Clearly, taking this approach will be an incremental, bottom-up affair. No organization can afford to fund a project to create services for the sake of having services. This means a process must be put in place to ensure that the interfaces are, in fact, hiding the technical and business detail and keeping the knowledge where it belongs. Such interfaces will evolve over time as new use cases are found for them. This is the service governance process.

Implicit in this approach are several other changes to the development of integration. One is to use a shared-services organization to implement the integration technology and manage the shared interface “contracts.” This organization is responsible for the definitions (semantics and syntax) of the service interfaces or, at the very least, for the governance process (previously mentioned) that negotiates such definitions.

The other major change is the manner in which integration is funded.

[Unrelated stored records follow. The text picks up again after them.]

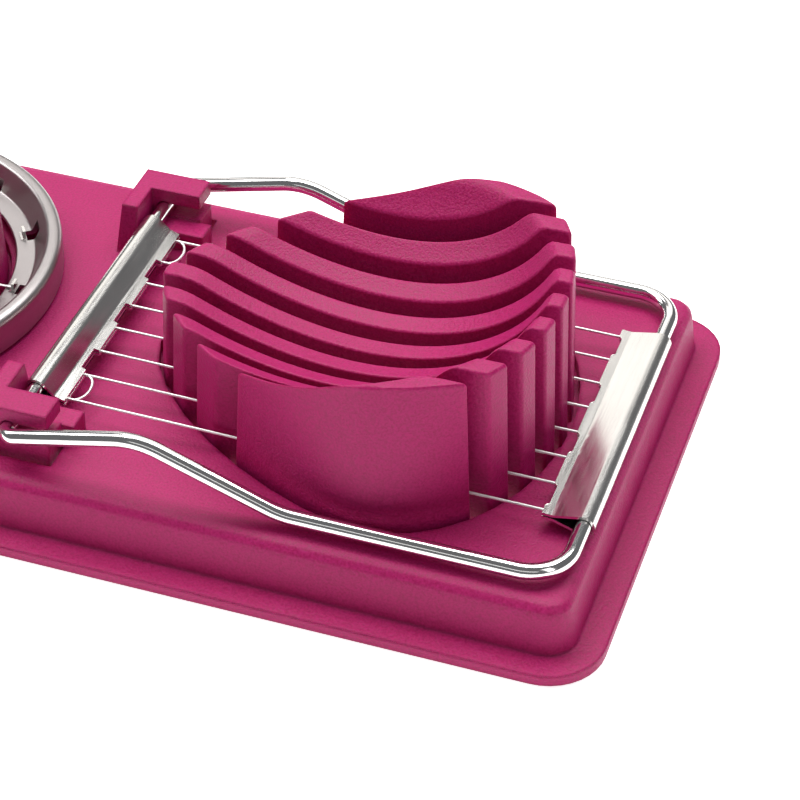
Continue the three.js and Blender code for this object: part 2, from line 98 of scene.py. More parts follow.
class EggCutterSizes(bpy.types.PropertyGroup):
    """Sizes that a user may change"""
    pitch: length("Wire pitch", "Spacing of the slicing wires", 6.3)
    wires: IntProperty(name="Wires", description="Number of slicing wires", default=8, min=2, max=12)
    slot: length("Slot width", "Gap between two fins", 2.8)
    edge: length("Moulded edge", "Rounding of the fins' edges", 0.45)
    rod: length("Rod diameter", "Round rod of the slicing frame", 2.5)
    wire: length("Wire diameter", "Cutting wire", 0.46)
    sheet: length("Sheet thickness", "Folded sheet of the clips", 0.45)
    grain: FloatProperty(name="Grain", description="Depth of the plastic's fine grain", default=0.0001,
                         unit="LENGTH", precision=6)


class EggCutterColours(bpy.types.PropertyGroup):
    """Colours that a user may change"""
    plastic: colour("Plastic", "Moulded plastic", (0.31, 0.003, 0.078))
    plastic_pale: colour("Plastic, pale mottle", "Lighter specks in the plastic", (0.45, 0.012, 0.135))
    steel: colour("Polished steel", "Rod and clips", (0.80, 0.78, 0.75))
    satin: colour("Satin steel", "Pressed ring", (0.42, 0.39, 0.385))
    floor: colour("Floor", "Floor under the object", (0.93, 0.93, 0.93))


def sizes():
    return bpy.context.scene.egg_cutter_sizes


def colours():
    return bpy.context.scene.egg_cutter_colours


# ---- Materials ----

def node_material(name):
    """A new material with its Principled shader and Object coordinates ready to use."""
    material = bpy.data.materials.new(name)
    material.use_nodes = True
    tree = material.node_tree
    shader = tree.nodes["Principled BSDF"]
    place = tree.nodes.new("ShaderNodeTexCoord").outputs["Object"]
    return material, tree, shader, place


def noise(tree, place, scale, detail=2.0, stretch=(1, 1, 1)):
    """Noise read at the object's own coordinates, stretched where the finish has a direction."""
    mapping = tree.nodes.new("ShaderNodeMapping")
    mapping.inputs["Scale"].default_value = stretch
    tree.links.new(place, mapping.inputs["Vector"])
    texture = tree.nodes.new("ShaderNodeTexNoise")
    texture.inputs["Scale"].default_value = scale
    texture.inputs["Detail"].default_value = detail
    tree.links.new(mapping.outputs["Vector"], texture.inputs["Vector"])
    return texture.outputs["Fac"]


# A Map Range node's sockets for vectors, by place in its list
VECTOR_VALUE, VECTOR_FROM_LOW, VECTOR_FROM_HIGH, VECTOR_TO_LOW, VECTOR_TO_HIGH = 6, 7, 8, 9, 10


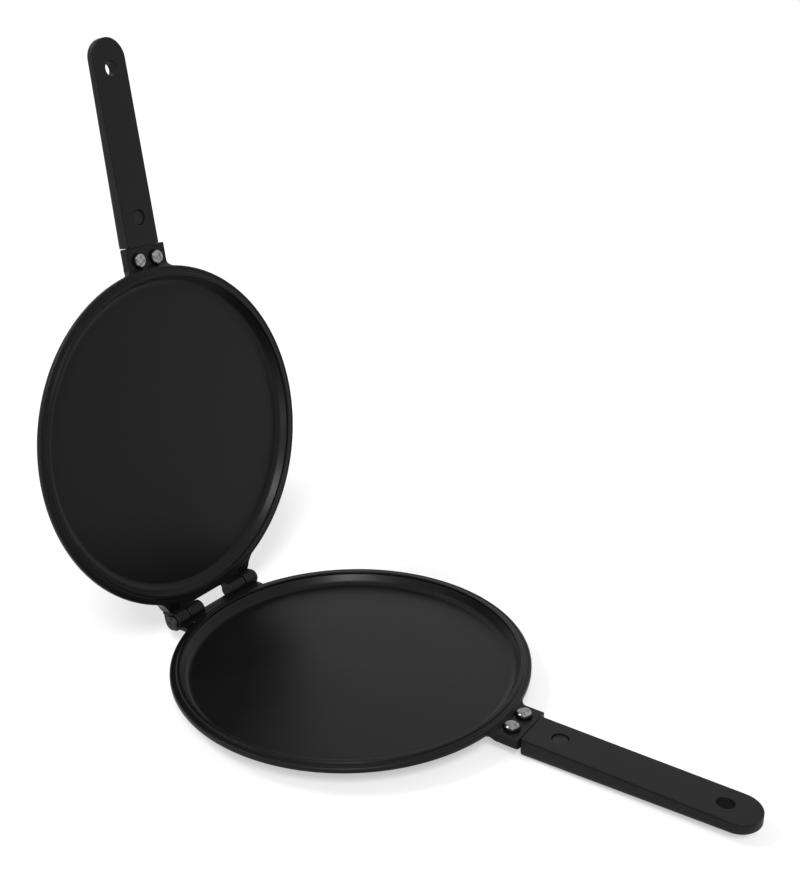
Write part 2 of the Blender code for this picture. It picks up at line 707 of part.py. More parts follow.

A mechanism needs to be created where the organizations are funded and incented to create and consume these services. Such funding mechanisms can vary widely but are mostly based on the idea that all projects have integration and, therefore, all projects’ integration components will be judged on how well they leverage existing knowledgebases. At the planning stage of the project, it is a requirement to include the groups that will be called on to create or update service definitions and to ensure that a portion of the project budget is allocated for their time. Siloed management structures can make this difficult, and usually this model is achieved much more easily when the project teams are multidisciplinary.

Business Impact: Service-oriented architectures represent a change in approach that, over time, will improve the productivity of the IT organization.

Bottom Line: Organizations must focus on partitioning work based on domain expertise and eliminate barriers to sharing and constructing reusable assets.